** WHAT IS ASKED **
Take the data below and write out exactly the lines from the one with "grid.append(row)" through the one with "before = set(bpy.data.objects)"; omit every other line.

━━ GIVEN DATA ━━

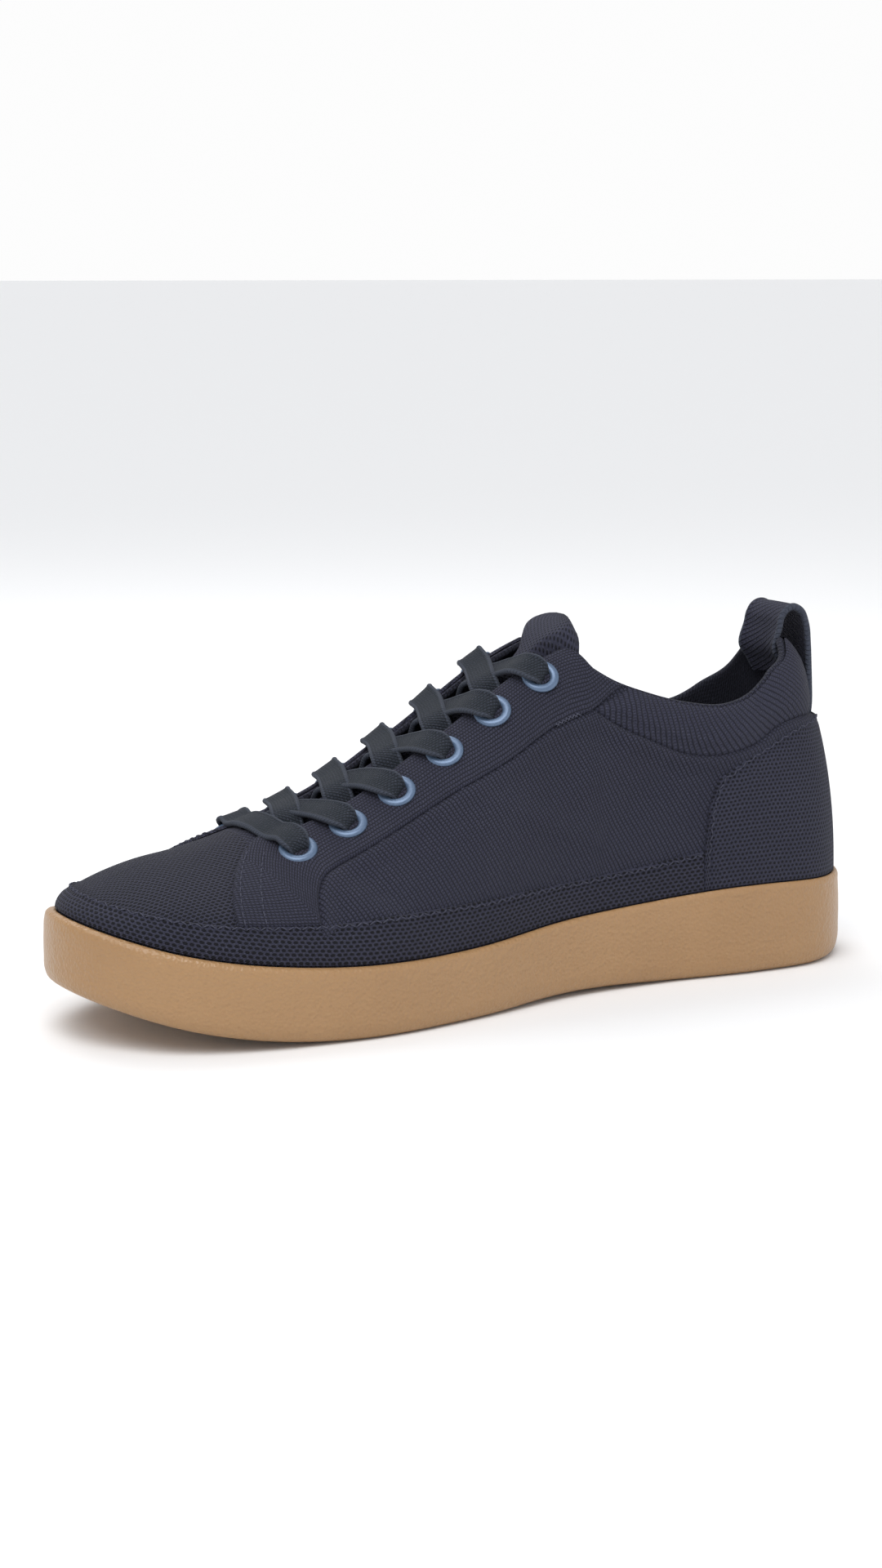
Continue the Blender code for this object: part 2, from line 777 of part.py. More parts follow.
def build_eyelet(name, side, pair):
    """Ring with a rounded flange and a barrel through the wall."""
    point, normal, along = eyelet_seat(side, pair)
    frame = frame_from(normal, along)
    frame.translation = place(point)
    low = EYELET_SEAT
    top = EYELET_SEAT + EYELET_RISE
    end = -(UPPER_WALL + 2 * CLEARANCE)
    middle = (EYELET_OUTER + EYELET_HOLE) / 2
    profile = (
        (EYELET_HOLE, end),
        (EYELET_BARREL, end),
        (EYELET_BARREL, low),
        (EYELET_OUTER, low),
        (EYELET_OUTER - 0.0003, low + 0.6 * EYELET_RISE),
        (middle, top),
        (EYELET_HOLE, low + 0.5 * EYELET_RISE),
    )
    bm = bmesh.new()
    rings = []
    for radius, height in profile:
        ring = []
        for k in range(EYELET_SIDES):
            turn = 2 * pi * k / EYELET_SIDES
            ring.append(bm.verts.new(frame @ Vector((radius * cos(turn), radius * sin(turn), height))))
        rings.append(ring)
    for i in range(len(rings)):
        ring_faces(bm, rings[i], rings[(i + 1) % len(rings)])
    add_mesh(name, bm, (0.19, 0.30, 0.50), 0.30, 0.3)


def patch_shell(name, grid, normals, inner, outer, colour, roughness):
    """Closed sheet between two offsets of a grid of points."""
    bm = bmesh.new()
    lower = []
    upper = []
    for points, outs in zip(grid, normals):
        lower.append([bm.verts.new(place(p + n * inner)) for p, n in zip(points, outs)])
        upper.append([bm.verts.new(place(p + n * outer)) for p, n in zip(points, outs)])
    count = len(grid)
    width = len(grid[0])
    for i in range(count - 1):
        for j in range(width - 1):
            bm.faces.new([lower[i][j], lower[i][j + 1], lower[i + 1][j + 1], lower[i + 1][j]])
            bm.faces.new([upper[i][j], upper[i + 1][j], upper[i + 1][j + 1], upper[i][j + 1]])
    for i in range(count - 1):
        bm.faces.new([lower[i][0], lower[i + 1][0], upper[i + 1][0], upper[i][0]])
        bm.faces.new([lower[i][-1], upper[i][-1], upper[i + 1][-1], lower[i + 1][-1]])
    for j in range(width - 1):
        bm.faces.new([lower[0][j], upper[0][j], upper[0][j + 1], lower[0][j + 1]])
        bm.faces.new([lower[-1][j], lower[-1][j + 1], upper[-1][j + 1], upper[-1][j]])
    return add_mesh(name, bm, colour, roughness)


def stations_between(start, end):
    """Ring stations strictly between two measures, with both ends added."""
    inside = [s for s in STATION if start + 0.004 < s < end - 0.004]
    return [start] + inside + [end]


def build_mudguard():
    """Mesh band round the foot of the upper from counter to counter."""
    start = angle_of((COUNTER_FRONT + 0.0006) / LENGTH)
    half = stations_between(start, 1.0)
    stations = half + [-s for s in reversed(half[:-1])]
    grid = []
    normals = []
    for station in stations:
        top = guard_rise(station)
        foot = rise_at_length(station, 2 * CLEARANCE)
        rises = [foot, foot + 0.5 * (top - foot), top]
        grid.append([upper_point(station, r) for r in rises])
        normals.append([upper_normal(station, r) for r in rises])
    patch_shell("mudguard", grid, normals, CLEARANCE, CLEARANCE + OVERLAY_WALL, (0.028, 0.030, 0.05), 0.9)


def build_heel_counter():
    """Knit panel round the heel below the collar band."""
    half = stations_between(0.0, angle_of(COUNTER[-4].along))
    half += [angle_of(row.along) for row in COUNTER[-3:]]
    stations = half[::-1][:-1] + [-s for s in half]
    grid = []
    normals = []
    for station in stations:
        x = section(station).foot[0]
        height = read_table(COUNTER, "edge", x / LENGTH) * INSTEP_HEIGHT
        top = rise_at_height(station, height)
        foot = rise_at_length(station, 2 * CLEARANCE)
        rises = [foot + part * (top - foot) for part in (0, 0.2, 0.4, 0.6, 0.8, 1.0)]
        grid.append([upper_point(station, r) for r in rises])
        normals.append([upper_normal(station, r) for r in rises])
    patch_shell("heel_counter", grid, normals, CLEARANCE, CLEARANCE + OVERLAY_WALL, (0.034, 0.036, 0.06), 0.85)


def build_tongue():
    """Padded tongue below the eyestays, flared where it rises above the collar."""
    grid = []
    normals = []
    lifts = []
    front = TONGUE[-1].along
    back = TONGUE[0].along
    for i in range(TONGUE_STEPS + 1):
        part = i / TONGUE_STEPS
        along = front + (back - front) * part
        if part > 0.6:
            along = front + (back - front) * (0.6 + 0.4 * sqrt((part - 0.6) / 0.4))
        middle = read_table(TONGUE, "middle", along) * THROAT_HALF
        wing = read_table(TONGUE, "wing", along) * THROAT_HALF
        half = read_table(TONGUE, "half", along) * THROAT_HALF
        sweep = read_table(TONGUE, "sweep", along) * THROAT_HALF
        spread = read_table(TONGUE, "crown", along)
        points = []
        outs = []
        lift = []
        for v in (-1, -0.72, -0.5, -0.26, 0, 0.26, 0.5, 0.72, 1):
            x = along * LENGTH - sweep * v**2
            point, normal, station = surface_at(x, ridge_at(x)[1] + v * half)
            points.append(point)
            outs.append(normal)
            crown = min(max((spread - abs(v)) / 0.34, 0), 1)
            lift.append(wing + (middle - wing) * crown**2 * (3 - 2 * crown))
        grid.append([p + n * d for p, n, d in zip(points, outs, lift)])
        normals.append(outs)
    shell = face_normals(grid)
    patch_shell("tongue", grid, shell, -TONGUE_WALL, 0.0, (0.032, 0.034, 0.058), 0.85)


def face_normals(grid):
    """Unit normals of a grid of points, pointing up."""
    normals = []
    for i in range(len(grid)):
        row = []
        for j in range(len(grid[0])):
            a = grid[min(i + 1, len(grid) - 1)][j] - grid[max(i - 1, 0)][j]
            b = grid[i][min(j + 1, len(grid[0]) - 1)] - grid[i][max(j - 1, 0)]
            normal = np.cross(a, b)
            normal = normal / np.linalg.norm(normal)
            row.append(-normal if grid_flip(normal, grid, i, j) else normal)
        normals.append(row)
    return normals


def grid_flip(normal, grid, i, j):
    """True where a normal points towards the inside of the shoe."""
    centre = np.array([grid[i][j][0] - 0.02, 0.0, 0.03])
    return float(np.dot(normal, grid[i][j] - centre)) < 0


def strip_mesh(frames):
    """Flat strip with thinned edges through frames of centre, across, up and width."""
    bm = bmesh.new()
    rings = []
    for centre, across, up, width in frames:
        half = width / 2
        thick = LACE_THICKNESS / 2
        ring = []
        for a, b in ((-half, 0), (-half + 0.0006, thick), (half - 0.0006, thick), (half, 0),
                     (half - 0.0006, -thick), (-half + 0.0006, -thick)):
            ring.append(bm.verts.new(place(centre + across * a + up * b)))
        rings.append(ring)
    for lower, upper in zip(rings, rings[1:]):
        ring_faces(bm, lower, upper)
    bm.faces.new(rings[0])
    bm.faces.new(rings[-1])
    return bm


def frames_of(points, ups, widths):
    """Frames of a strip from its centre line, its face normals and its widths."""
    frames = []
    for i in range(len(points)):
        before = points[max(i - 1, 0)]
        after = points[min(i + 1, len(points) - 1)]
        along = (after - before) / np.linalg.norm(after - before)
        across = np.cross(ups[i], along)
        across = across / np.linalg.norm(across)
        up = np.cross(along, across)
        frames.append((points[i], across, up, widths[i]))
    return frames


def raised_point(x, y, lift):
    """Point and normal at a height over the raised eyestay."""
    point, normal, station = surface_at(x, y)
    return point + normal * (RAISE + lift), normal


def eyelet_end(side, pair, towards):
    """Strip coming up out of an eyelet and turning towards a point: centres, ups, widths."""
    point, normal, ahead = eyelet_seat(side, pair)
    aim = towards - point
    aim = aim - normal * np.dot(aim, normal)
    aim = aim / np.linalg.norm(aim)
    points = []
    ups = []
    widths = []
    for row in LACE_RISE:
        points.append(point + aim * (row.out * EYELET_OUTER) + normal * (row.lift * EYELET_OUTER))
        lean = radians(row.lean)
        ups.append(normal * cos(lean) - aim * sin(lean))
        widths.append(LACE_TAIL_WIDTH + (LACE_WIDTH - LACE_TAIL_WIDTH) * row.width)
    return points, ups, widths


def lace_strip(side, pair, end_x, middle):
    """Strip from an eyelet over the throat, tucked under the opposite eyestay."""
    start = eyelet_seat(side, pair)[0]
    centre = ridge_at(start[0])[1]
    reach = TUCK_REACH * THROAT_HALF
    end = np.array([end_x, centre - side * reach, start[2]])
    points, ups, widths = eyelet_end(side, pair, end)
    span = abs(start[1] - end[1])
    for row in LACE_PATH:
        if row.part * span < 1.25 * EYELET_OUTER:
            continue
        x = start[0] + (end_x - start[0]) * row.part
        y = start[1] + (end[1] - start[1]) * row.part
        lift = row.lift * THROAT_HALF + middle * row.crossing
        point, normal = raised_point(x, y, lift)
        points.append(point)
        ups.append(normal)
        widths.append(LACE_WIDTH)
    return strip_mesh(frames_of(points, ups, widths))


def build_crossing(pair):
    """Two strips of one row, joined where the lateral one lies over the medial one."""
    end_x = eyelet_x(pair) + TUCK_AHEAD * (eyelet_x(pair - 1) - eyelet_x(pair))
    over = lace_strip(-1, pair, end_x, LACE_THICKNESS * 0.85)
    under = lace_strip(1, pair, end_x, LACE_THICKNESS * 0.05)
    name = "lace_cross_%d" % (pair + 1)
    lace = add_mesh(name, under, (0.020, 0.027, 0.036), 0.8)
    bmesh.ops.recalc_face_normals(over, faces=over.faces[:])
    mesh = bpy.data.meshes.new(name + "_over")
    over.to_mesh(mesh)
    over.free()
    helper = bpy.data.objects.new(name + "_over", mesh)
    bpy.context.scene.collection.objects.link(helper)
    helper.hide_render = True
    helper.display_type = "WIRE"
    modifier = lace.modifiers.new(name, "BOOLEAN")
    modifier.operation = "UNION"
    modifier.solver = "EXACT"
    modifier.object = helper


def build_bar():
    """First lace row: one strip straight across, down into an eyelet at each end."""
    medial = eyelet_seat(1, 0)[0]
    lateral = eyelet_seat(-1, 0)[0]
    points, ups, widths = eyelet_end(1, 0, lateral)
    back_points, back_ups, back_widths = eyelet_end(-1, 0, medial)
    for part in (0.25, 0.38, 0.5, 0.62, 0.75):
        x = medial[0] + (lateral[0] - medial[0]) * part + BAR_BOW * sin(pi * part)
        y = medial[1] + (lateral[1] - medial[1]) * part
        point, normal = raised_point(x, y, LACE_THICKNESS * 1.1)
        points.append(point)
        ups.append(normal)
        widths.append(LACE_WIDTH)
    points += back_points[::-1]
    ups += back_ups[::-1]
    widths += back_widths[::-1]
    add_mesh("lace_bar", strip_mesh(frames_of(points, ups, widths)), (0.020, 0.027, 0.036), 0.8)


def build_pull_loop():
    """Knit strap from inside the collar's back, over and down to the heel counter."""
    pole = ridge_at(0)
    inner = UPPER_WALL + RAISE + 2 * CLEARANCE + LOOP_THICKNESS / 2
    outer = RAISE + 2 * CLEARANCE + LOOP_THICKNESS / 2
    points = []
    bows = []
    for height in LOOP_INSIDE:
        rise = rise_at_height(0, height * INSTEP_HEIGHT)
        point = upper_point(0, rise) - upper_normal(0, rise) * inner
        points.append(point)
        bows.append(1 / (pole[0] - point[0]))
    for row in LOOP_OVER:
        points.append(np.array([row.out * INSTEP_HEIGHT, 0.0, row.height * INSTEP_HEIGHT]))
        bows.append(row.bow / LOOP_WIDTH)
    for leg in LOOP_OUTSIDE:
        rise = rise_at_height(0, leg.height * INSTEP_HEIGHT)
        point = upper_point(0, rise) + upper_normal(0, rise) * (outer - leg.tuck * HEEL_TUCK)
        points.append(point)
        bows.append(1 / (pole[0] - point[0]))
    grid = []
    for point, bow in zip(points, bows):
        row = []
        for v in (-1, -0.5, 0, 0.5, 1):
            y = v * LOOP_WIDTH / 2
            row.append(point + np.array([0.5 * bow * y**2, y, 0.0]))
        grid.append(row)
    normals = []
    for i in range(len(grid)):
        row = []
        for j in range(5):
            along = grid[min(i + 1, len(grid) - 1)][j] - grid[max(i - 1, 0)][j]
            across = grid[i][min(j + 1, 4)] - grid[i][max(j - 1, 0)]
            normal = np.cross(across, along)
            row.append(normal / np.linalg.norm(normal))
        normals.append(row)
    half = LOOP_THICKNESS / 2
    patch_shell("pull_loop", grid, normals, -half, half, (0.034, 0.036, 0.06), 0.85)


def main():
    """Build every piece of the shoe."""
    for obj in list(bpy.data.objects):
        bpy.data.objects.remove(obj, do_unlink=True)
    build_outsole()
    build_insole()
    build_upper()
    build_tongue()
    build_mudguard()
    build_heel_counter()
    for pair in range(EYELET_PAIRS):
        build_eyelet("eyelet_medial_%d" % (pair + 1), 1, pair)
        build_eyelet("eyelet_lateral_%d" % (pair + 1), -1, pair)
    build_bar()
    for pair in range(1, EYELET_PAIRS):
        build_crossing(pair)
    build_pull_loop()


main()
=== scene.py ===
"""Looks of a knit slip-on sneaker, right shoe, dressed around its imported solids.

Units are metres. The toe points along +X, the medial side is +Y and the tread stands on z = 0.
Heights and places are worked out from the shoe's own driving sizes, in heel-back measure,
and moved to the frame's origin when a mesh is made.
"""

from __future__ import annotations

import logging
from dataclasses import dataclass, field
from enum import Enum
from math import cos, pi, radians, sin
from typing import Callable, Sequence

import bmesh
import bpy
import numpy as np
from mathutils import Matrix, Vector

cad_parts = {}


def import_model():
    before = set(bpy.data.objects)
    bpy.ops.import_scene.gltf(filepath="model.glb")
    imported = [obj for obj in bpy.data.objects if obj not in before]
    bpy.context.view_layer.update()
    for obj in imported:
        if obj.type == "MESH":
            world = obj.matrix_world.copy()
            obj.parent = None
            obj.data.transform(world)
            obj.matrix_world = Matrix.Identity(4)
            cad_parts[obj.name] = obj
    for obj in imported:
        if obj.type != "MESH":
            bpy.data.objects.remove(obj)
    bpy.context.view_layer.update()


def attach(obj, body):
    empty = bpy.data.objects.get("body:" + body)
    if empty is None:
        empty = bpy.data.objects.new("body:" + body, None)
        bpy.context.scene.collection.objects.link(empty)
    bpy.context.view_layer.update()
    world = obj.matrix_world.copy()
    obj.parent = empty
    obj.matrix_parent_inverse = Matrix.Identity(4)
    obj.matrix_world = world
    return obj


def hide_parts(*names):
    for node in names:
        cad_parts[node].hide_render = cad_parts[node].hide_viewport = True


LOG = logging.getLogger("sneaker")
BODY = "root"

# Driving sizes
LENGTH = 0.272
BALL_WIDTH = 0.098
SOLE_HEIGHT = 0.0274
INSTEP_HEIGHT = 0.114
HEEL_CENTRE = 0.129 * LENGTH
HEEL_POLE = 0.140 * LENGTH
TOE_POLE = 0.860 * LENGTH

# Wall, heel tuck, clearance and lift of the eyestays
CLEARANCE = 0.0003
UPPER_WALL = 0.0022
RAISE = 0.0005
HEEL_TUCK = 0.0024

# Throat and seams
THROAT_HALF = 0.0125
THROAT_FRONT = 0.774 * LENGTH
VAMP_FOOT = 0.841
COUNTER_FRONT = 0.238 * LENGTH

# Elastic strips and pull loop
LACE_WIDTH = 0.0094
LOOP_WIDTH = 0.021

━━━

** ANSWER TO THIS PROBLEM **
        grid.append(row)
    normals = []
    for i in range(len(grid)):
        row = []
        for j in range(5):
            along = grid[min(i + 1, len(grid) - 1)][j] - grid[max(i - 1, 0)][j]
            across = grid[i][min(j + 1, 4)] - grid[i][max(j - 1, 0)]
            normal = np.cross(across, along)
            row.append(normal / np.linalg.norm(normal))
        normals.append(row)
    half = LOOP_THICKNESS / 2
    patch_shell("pull_loop", grid, normals, -half, half, (0.034, 0.036, 0.06), 0.85)


def main():
    """Build every piece of the shoe."""
    for obj in list(bpy.data.objects):
        bpy.data.objects.remove(obj, do_unlink=True)
    build_outsole()
    build_insole()
    build_upper()
    build_tongue()
    build_mudguard()
    build_heel_counter()
    for pair in range(EYELET_PAIRS):
        build_eyelet("eyelet_medial_%d" % (pair + 1), 1, pair)
        build_eyelet("eyelet_lateral_%d" % (pair + 1), -1, pair)
    build_bar()
    for pair in range(1, EYELET_PAIRS):
        build_crossing(pair)
    build_pull_loop()


main()
=== scene.py ===
"""Looks of a knit slip-on sneaker, right shoe, dressed around its imported solids.

Units are metres. The toe points along +X, the medial side is +Y and the tread stands on z = 0.
Heights and places are worked out from the shoe's own driving sizes, in heel-back measure,
and moved to the frame's origin when a mesh is made.
"""

from __future__ import annotations

import logging
from dataclasses import dataclass, field
from enum import Enum
from math import cos, pi, radians, sin
from typing import Callable, Sequence

import bmesh
import bpy
import numpy as np
from mathutils import Matrix, Vector

cad_parts = {}


def import_model():
    before = set(bpy.data.objects)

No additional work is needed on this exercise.